The part that matters for this article came afterwards. Going through the title documents, we found the twelve leases were in different forms — some containing outright errors. We rewrote every lease onto standardised, CML-compliant, leaseholder-favourable terms: 999 years, with ground rent reduced to a peppercorn. Not capped. Not frozen. Reduced to nothing, permanently, for every flat — which added value to each one. That is the difference between challenging a ground rent and ending it.

Practical Advice for Leaseholders

Understanding your lease agreement and ground rent obligations is crucial. Here are some practical tips:

  • Always Review Your Lease: Regularly review your lease to stay informed about your rights and obligations.
  • Seek Professional Advice: If in doubt, consult a solicitor experienced in leasehold law.
  • Consider Collective Enfranchisement: This process allows leaseholders to collectively buy the freehold of their building, taking control over ground rent and other issues.

The Freehold Collective offers services to help leaseholders with collective enfranchisement. By buying the freehold, leaseholders can manage their own ground rent and avoid onerous ground rent clauses.

Closing Thoughts

Understanding ground rent and the conditions under which it can be increased is essential for leaseholders. To sum up, a freeholder can increase ground rent, but only under specific, pre-agreed conditions outlined in the lease.

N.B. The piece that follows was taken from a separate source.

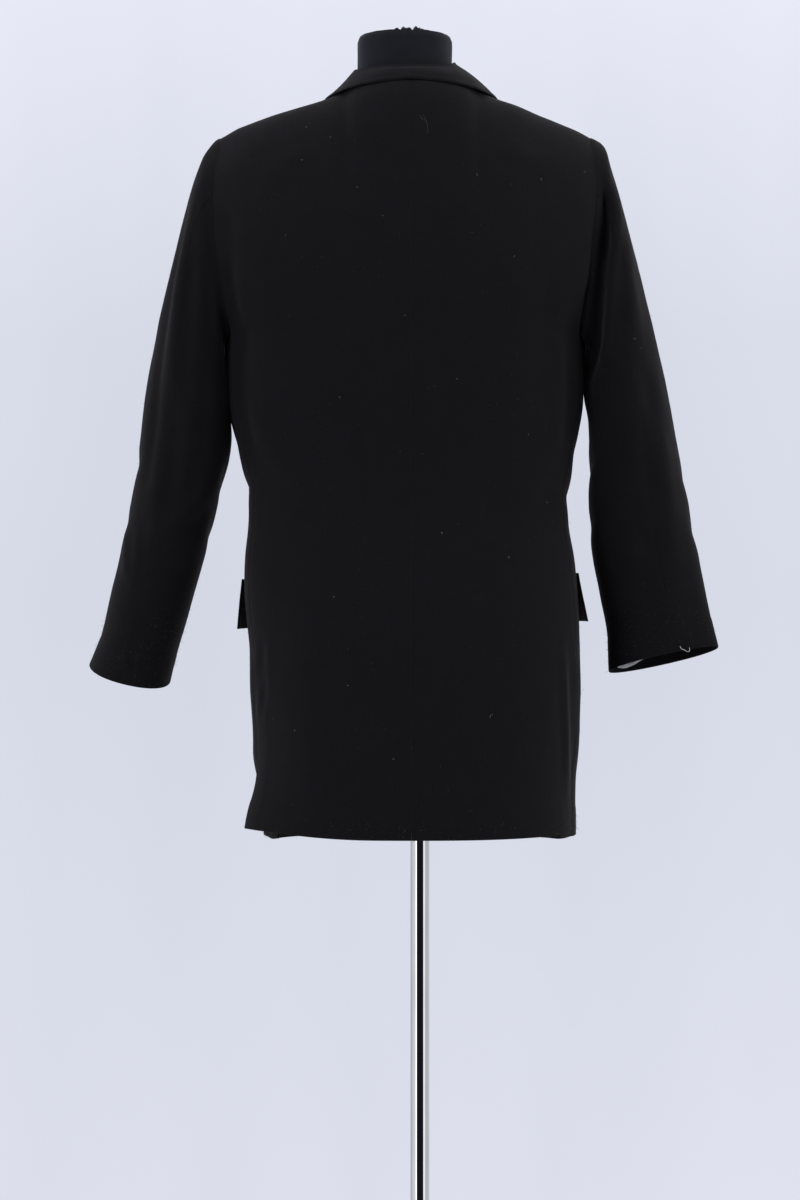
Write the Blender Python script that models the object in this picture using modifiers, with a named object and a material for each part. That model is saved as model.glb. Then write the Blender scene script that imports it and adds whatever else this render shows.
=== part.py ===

Purchasing your freehold offers a viable solution to dealing with costly ground rent clauses. By acquiring the freehold, leaseholders in the same property can not only gain greater control over their property costs but also eliminate unpredictable and potentially burdensome ground rent increases.

The Freehold Collective stands ready to support leaseholders through every step of this process, providing expert guidance and comprehensive services to ensure a smooth transition to collective ownership.

Try our free Freehold Purchase Calculator today to get started!

Prefer to talk it through with someone who has read hundreds of escalation clauses? Book a free consultation and we will tell you, candidly, whether your clause is a nuisance or a genuine threat.


Freeholders & Ground Rent FAQs

Can ground rent be increased at any time?

No, ground rent increases must follow the terms specified in the lease agreement. Arbitrary increases are not allowed, and you only have to pay ground rent that is legally requested.

What are my rights if I find the ground rent increase unreasonable?

You can challenge the increase through a tribunal or seek legal advice to ensure it aligns with your lease agreement.

How often can ground rent be increased?

The frequency of ground rent increases is specified in the lease. Common intervals are every 10, 25, or 50 years, depending on the lease terms.

Is there a cap on how much the ground rent can be increased?

Caps on increases depend on the lease terms. Some leases have fixed caps, while others may link increases to inflation indices like the RPI. Understanding your lease and seeking professional advice are crucial steps in navigating ground rent increases and protecting your rights as a leaseholder.